The euro rallied to a two-month high against the dollar on Friday and derivatives markets sent a signal that investors had turned positive on the currency’s prospects for the first time since March.

The euro traded near its strongest since March 27 at $1.1144 on Friday, up 0.6 per cent on the day after growing confidence in European coronavirus recovery proposals sparked a bounce in the currency. In derivatives markets, it has become more expensive to bet that the euro would rise against the dollar over the next month than to bet that it would slide, signalling that the number of investors who expect the currency to make gains now outstrips bearish traders for the first time since March 12.

“There is no doubt that the positive sentiment around the euro recovery plan is in good part behind this move,” said Ugo Lancioni, head of global currency at Neuberger Berman. “I suspect that few investors expected this outcome.”

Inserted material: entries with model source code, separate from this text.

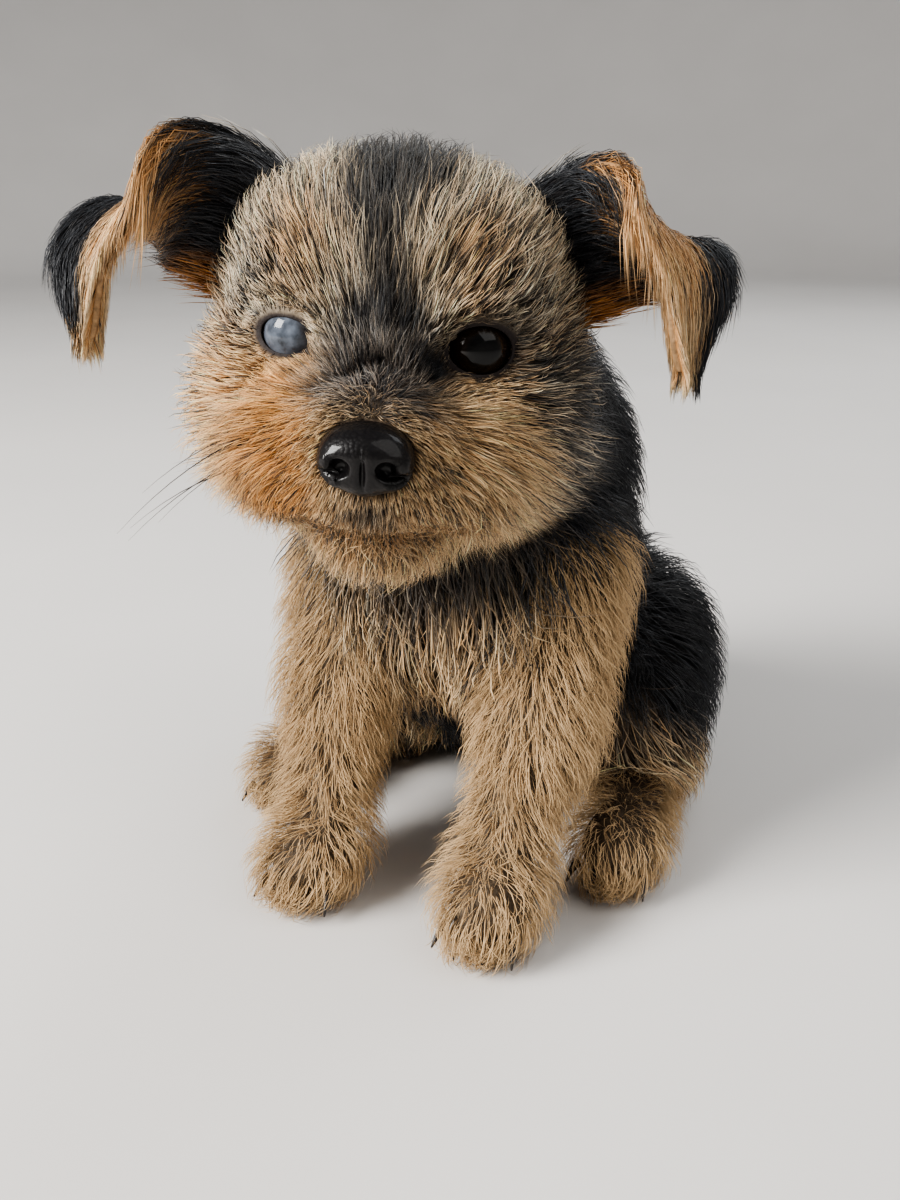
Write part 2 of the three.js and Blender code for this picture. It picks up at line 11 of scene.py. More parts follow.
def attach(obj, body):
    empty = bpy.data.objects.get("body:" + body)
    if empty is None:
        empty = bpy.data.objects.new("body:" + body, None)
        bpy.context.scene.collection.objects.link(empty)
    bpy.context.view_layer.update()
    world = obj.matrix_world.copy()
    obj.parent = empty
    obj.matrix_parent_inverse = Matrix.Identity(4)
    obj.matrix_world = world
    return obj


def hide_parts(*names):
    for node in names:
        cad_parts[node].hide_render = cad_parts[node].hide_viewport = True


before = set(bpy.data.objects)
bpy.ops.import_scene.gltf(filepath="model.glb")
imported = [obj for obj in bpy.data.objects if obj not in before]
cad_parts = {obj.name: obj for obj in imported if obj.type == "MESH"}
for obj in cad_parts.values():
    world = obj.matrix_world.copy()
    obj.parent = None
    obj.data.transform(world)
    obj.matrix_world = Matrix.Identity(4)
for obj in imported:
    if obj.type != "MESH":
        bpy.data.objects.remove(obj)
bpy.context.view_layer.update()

bl_info = {
    "name": "Terrier puppy",
    "version": (1, 0, 0),
    "blender": (4, 5, 0),
    "location": "View3D > Sidebar > Puppy",
    "description": "Builds a sitting Yorkshire terrier puppy with its coat, eyes and nose",
    "category": "Add Mesh",
}

# The body's own measures, in millimetres, as its solids have them
MM = 0.001
HEAD_AT = np.array([-4.0, -62.0, 140.0])
HEAD_TURN = math.radians(20)
HEAD_TILT = math.radians(4)
EYE_RADIUS = 7.6
EYE_AT = np.array([16.8, -19.5, 0.5])
EYE_LOOK = np.array([0.3, -1.0, 0.02]) / np.linalg.norm([0.3, -1.0, 0.02])
NOSE_AT = np.array([0.0, -45.5, -16.5])
MOUTH_HEIGHT = -26.0
SOCKET_OUT = 10.5
LEG_SPREAD = 24.0
RIGHT_FOOT_SPLAY = 6.0
SEAT_BACK = 24.0
SOFT = 5.0
FLESH_DEPTH = 4.5  # the skin lies this far inside the solids' core
SIDES = (("left", 1), ("right", -1))


# Masses: functions of an array of points that give each one's distance from a surface

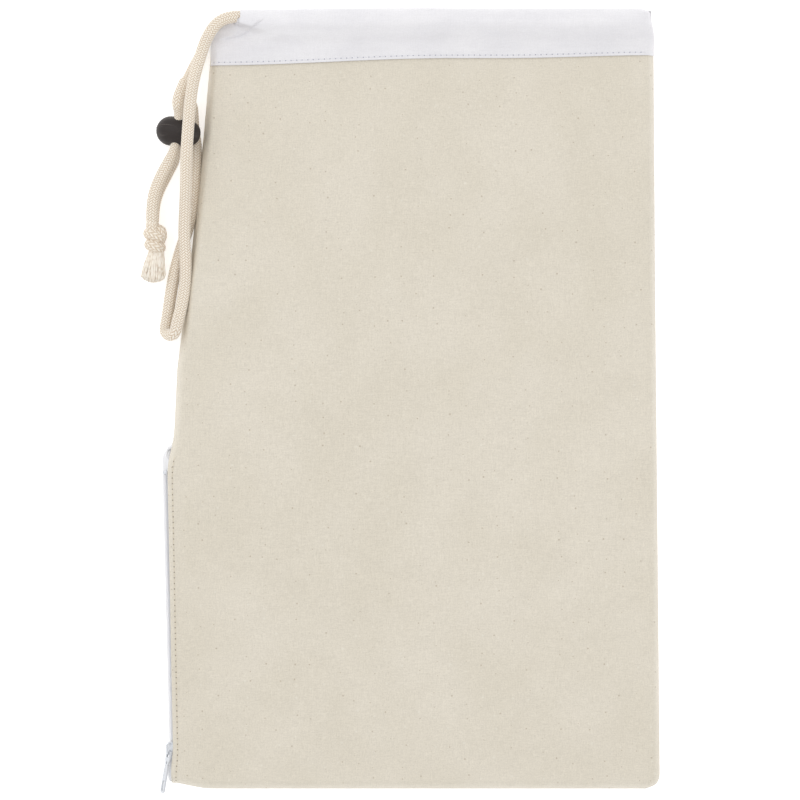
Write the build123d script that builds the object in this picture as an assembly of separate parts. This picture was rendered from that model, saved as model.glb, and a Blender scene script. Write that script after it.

European Commission president Ursula von der Leyen announced proposals on Wednesday for a €750bn fund to support coronavirus recovery efforts. The euro popped higher on the news and broke through $1.10, but gains accelerated at the end of the week.

“Nothing is done yet and we will have to wait for June or the summer to get more clarity. The market is certainly repricing probabilities,” Mr Lancioni added.

The brighter tone marks a turnround for the euro’s exchange rate. Earlier this month, some analysts and investors were turning more pessimistic, noting a ruling by Germany’s constitutional court that challenged the European Central Bank’s purchases of government bonds. At that point, the currency was trading at about $1.07.

That meant that when the latest proposals for funding the economic support efforts first emerged, investors were still reluctant to shift into the euro. “Many folks still had doubts whether it will go through as outlined,” said Jordan Rochester, a currency strategist at Nomura.

But confidence is building — a shift that is clear in Italy’s government bond market. “The existential tail risk of a eurozone break-up has fallen,” said Dominic Bunning, senior currency strategist at HSBC.

Still, few analysts expect the euro to make further large gains until the proposals near approval. Mr Bunning expects the euro to finish the year at $1.10, lifting his estimate from $1.05 previously.

“Given our continued scepticism of some of the difficulties that need to be overcome [about the proposals], we do not believe it is the time to make a more dramatic change to our euro view,” he added.